Hurricane Maria, rebuild can't break spirit of Puerto Rico town where storm made landfall

Joe Torres Image
Thursday, September 20, 2018
Puerto Rico town where Maria made landfall work, struggle together
Joe Torres reports from Puerto Rico on the one-year anniversary of Hurricane Maria.

YABUCOA, Puerto Rico (WABC) -- Twelve months after Hurricane Maria carved away half of a two-lane road in the foothills of Yabucoa, Puerto Rico, the damage and destruction remain unchanged.

Wanda Alvarez, 47, lives just down the street.

"The time is so long when the light came, five months, seven months, eight months," Alvarez said. "The water, the service. Things that you need to live.

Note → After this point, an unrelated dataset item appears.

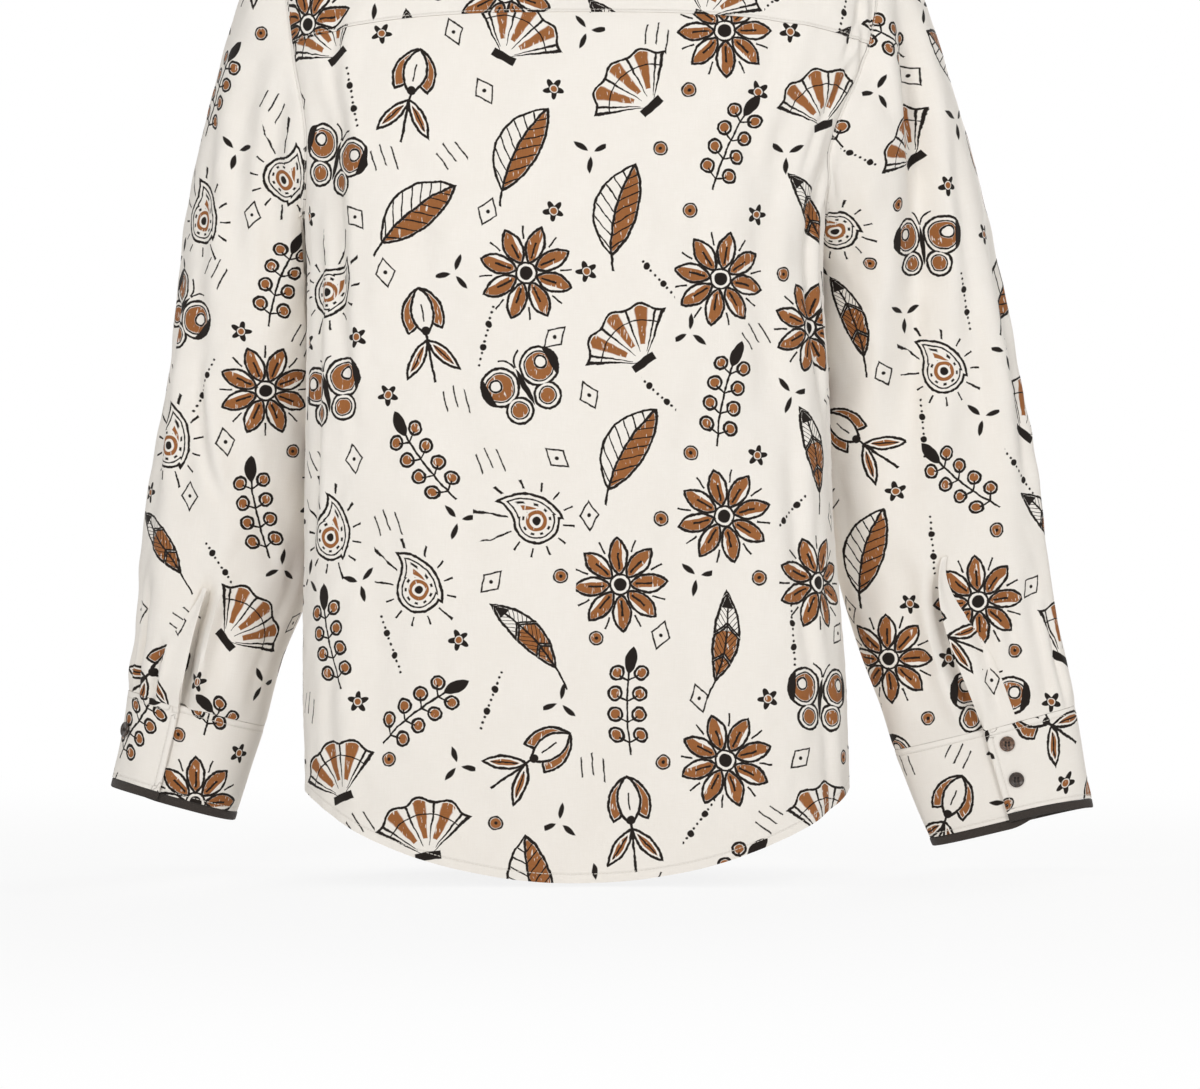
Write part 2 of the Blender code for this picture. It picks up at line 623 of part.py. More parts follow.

We have a lot of problems with that."

The school teacher and mother of two teenage boys said the people of Yabucoa survived the storm by working and rebuilding together during the year-long recovery.

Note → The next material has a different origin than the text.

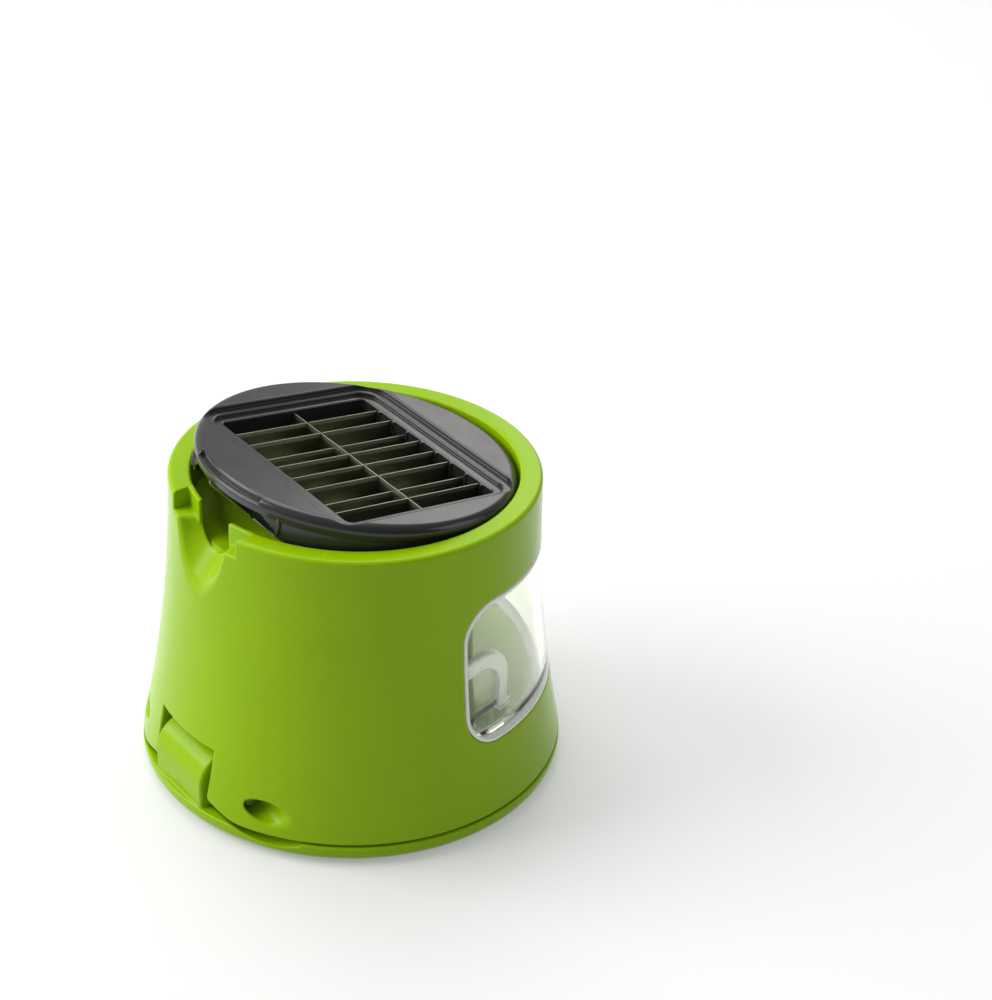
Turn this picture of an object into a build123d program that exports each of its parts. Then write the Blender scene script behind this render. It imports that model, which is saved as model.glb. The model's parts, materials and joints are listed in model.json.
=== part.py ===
from build123d import *
import math
import os

# Base unit of a small hand dicer: a flared case with a lift-out blade insert in its top,
# a clear catch container behind a wide window, and a base cover hinged at the back.
# Millimetres. +Z is up, +Y is the back (hinge and finger scoop), -Y the front (window).
# The origin is the centre of the ring that the dicer stands on.

# ---------------------------------------------------------------- driving dimensions
CASE_BOTTOM_Z = 4.3           # lower edge of the case, just above the base cover
CASE_TOP_Z = 59.3             # top of the rim
CASE_BOTTOM_R = 39.8          # outer radius of the case at its lower edge
CASE_TOP_R = 33.6             # outer radius of the rim
FLANK_ARC_R = 270.0           # radius of the hollow curve between the two
WALL = 2.0                    # case wall

RECESS_R = 29.5               # round recess that takes the blade insert
SEAT_Z = 52.0                 # seat at the bottom of the recess
SEAT_THICKNESS = 1.6
SEAT_OPENING_HALF_X = 22.3    # rectangular opening in the seat
SEAT_OPENING_Y = (-19.5, 19.0)
SEAT_OPENING_CORNER = 4.0

WINDOW_LOW_Z = 18.0
WINDOW_HIGH_Z = 46.4
WINDOW_BACK_Y = 1.5           # the window reaches just past the widest line of the case
WINDOW_CORNER = 7.2
FLOOR_BOTTOM_Z = 16.4         # floor under the window that carries the container

RIM_NOTCH_HALF = 9.7          # cut-down stretch of rim above the hinge
RIM_NOTCH_Z = 55.8
LIP_OUTER_R = 30.5            # thin lip left standing along the recess
LIP_GAP_HALF = 4.6            # gap in the lip for the fingertip
SCOOP_R = 7.5                 # round finger scoop that runs down and out through the rim
SCOOP_TOP = (27.3, 55.7)      # its innermost line, (Y, Z), at the notch
SCOOP_FOOT = (34.2, 45.5)     # and where that line leaves the case
BACKING_HALF = 11.0           # solid part of the case behind the scoop
BACKING_BOTTOM_Z = 43.0
BACKING_FRONT_Y = 24.5

PIN_Y = 33.0                  # hinge axis, parallel to X
PIN_Z = 8.5
PIN_R = 1.5
PIN_HALF_LENGTH = 15.5
PIN_BORE_R = 1.51             # bore in the case lugs, which hold the pin
ACCESS_BORE_R = 1.95          # wider bore that the pin is put in through
LUG_R = 5.5                   # case lugs round the pin
LUG_END_X = 24.0
HINGE_NOTCH_HALF = 8.5        # notch in the case between the lugs
HINGE_NOTCH_Z = 16.3

COVER_R = 39.9                # base cover
COVER_BOTTOM_Z = 0.6
COVER_TOP_Z = 3.9
COVER_FLOOR_Z = 3.0
COVER_POCKET_R = 35.2
COVER_CURVE = 2.2             # curve under its edge
KNUCKLE_HALF = 7.7
KNUCKLE_R = 5.9
KNUCKLE_BORE_R = 1.56         # turns on the pin
LUG_RELIEF_R = 5.9            # hollow that lets the cover swing round the lugs
SPIGOT_R = (35.6, 37.1)       # locating ring on the cover
SPIGOT_TOP_Z = 5.9
SPIGOT_BACK_Y = 8.0
TONGUE_R = (35.5, 36.4)       # snap tongue at the front, part of a ring
TONGUE_HALF = 6.0
TONGUE_TOP_Z = 9.2
BEAD_R = 36.85                # bead along the tongue
BEAD_Z = (6.9, 8.1)

FOOT_RING_R = (34.0, 37.2)    # soft ring under the cover
FOOT_RING_TOP_Z = 1.6

CONTAINER_GAP = 0.3           # gap between container and window
CONTAINER_WALL = 1.8
CONTAINER_FLOOR = 1.8
CUP_R = 31.2                  # round inner cup of the container
CUP_WALL = 1.6
CUP_TOP_Z = 33.3
CUP_END_Y = -13.6             # the cup wall ends here, behind the window
CUP_END_CORNER = 9.0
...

The storm destroyed the town's cherished baseball stadium, wiped away much of the business district and knocked out power for months. But the hurricane that made landfall in Yabucoa could not break the community's spirit.

"We have water now, we have electricity," 77-year-old resident Luis Crespo said. "We're OK."

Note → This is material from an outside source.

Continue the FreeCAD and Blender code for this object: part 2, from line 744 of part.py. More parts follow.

Agriculture and Yabucoa go hand in hand. The municipality is 55 square miles, roughly 38,000 people live there, and more than half live below the poverty line.

Life was difficult before Hurricane Maria. Then the storm roared through -- followed by three tornadoes -- and life got even more difficult.

"Sure, life is more difficult now," 55-year-old resident Rene Vazquez said. "It's more complicated, with transportation, the roads, and things like that."